A la suite d’une ordonnance du Tas suspendant la décision de la commission d’éthique de la Fifa, la commission de gouvernance de la CAF a demandé que la candidature du président sortant Ahmad Ahmad soit finalement validée en attendant le verdict du Tas au début du mois prochain. Pourtant, réuni à Yaoundé samedi dernier, le Comité exécutif de la Caf qui, il y a encore deux mois, était ultra majoritairement acquis à la cause d’Ahmad, a décidé d’ignorer les recommandations de sa commission de gouvernance et de confier le sort d’Ahmad au bon vouloir de la Fifa. Ne trouvez-vous pas cela surréaliste?

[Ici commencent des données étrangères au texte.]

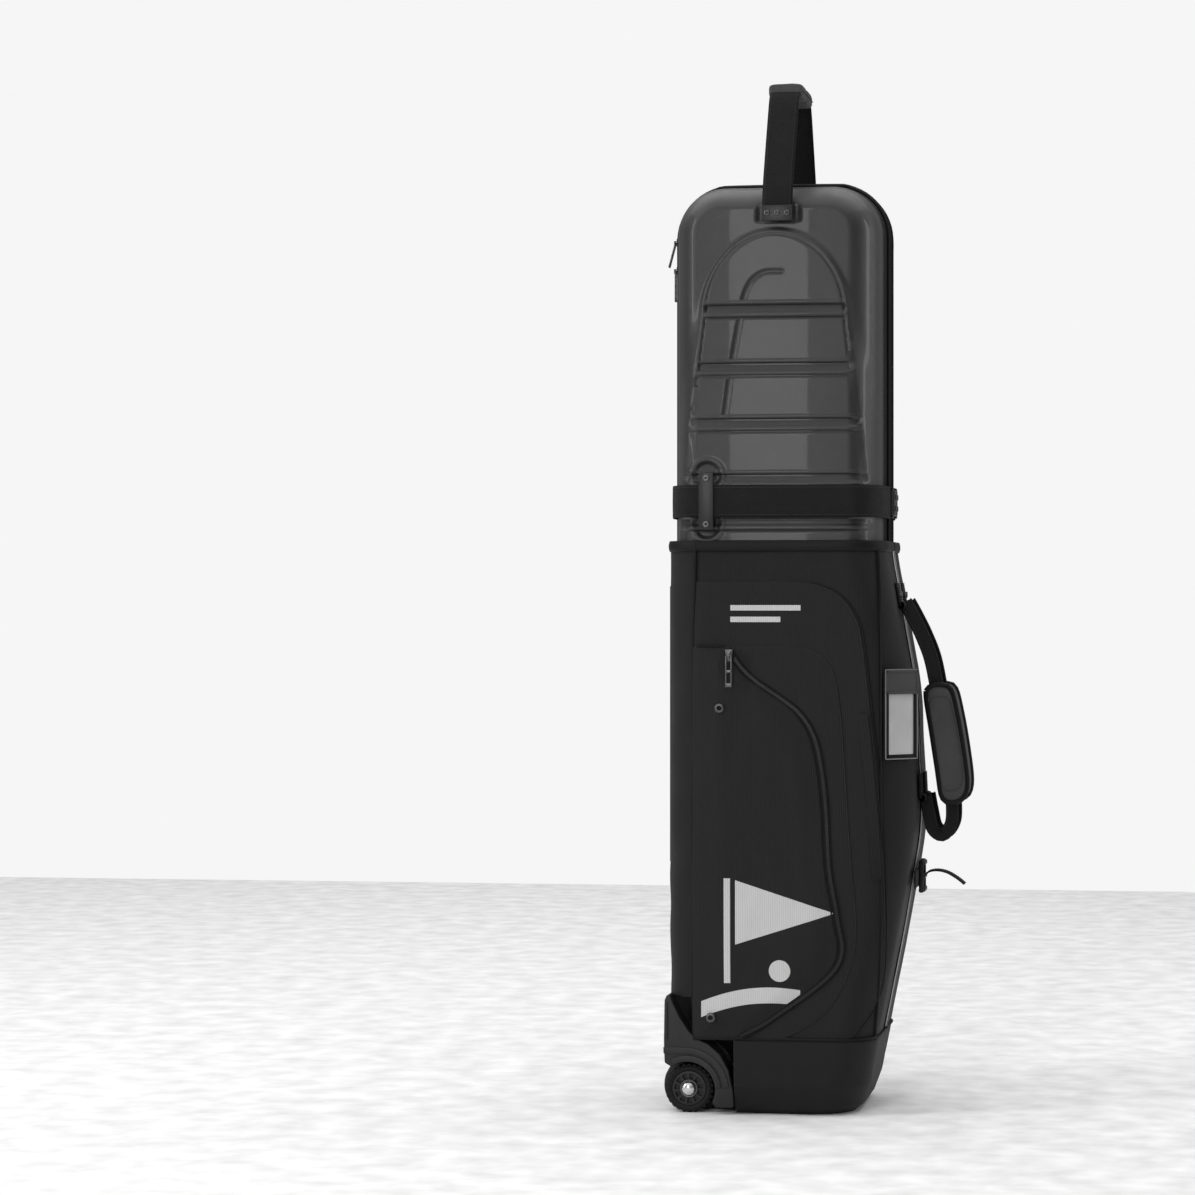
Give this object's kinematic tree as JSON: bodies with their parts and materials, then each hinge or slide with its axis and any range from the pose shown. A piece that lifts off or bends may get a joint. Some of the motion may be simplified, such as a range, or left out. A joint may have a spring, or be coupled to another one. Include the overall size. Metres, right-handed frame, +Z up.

C’est une situation regrettable. Par cette décision, ces membres du Comité exécutif de la Caf laissent croire que la Caf en tant qu’institution n’a rien à dire sur les conditions d’éligibilité de son président. Ils sont en train de dire qu’il appartient à la Fifa de décider qui peut et qui ne peut pas être président de la Caf. C’est absurde, c’est une mentalité de colonisés. L’on voit bien que les dirigeants actuels de la Fifa ne cachent plus leur jeu. Pour revenir au président Ahmad, je vois mal la commission de gouvernance de la Fifa rejeter à nouveau sa candidature alors que cette commission avait motivé son premier rejet par sa suspension temporairement levée par le Tas.